An African tropical wave that traversed the Atlantic Ocean organized into a tropical storm off the coast of Honduras on September 21. After grazing Honduras, a disorganized Tropical Storm Hermine made landfall just north of Belize City on the 22nd. After crossing the Yucatan Peninsula, Hermine briefly emerged over the Bay of Campeche where it restrengthened before recurving back into the Mexican coast. The storm drifted inland and dissipated on September 26.

Hermine caused fresh water flooding in Mexico, but no exact figures were received by the National Hurricane Center. No reports on Honduras and Belize were received by the NHC, but meteorologists stated that similar flooding likely occurred there as well.

Hurricane Ivan

1980's Ivan was an unusual storm, forming from an extratropical system that had been tracked off the coast of Portugal since late September.

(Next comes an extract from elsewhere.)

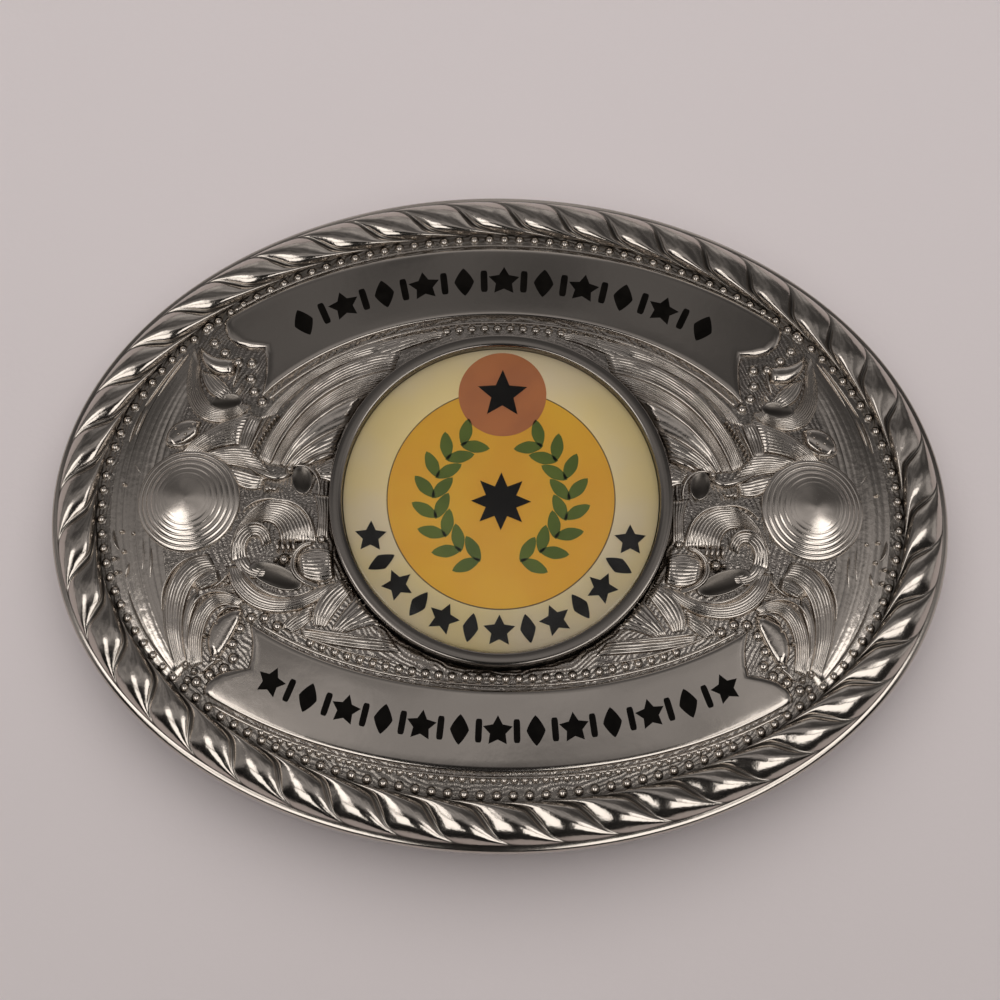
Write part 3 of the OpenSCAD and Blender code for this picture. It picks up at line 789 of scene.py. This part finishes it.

The extratropical storm moved erratically southwest past the Azores, slowly acquiring tropical characteristics. On October 4, the system became a named tropical storm. Tropical Storm Ivan rapidly intensified to a Category 2 hurricane, tracking first west-northwest, then sharply turning to the northeast. Ivan merged with an extratropical system and a front on October 11.

Ivan's formation was unexpected, occurring over cold water and in a portion of the Atlantic where tropical development is uncommon. The hurricane caused no known damage, as the storm never affected land and no ships experienced hurricane force winds.

Hurricane Jeanne

Jeanne was another unusual storm, becoming one of a handful of November hurricanes in the Gulf of Mexico, and the first recorded to have reached hurricane status while already in the Gulf. Jeanne began as a tropical depression near the coast of Nicaragua on November 8. The depression reached tropical storm strength the next day as it moved through the Yucatan Channel. Jeanne turned westward over the central Gulf, and strengthened into a hurricane. As the hurricane entered the western Gulf, it weakened to a tropical storm. It meandered for several days until a cold front moving off the Texas coast destroyed its circulation. The systems merged on November 16.

Damage was limited to shipping, which was caught by surprise by the late-season storm. Fringe effects of Hurricane Jeanne triggered a record-breaking 23.28 inches (591 mm) of rain at Key West, Florida.

Hurricane Karl

A large extratropical low formed off the southeastern coast of the United States on November 21. The low moved away from the coast, and a convective cloud mass began forming near the low's center. By November 25, the cloud mass showed distinct signs of being a tropical system, and when its intensity was estimated at hurricane strength, it was classified as Hurricane Karl. Karl followed a curving cyclonic path, first east, then north. It approached the Azores on the 27th, but did not approach close enough to affect the islands. By November 28, Hurricane Karl had become extratropical. No damage is associated with the storm.

1980 storm names

The following names were used for named storms that formed in the north Atlantic in 1980. The names not retired from this list were used again in the 1986 season. All of the names on the list were used for the first time, except those predating the post-1978 naming scheme. Names that were not assigned are marked in gray.

  • Allen
  • Bonnie
  • Charley
  • Danielle
  • Earl
  • Frances
  • Georges
  • Hermine
  • Ivan
  • Jeanne
  • Karl
  • Lisa (unused)
  • Mitch (unused)
  • Nicole (unused)
  • Otto (unused)
  • Paula (unused)
  • Richard (unused)
  • Shary (unused)
  • Tomas (unused)
  • Virginie (unused)
  • Walter (unused)


The World Meteorological Organization retired one name in the spring of 1981: Allen. It was replaced in 1986 season by Andrew.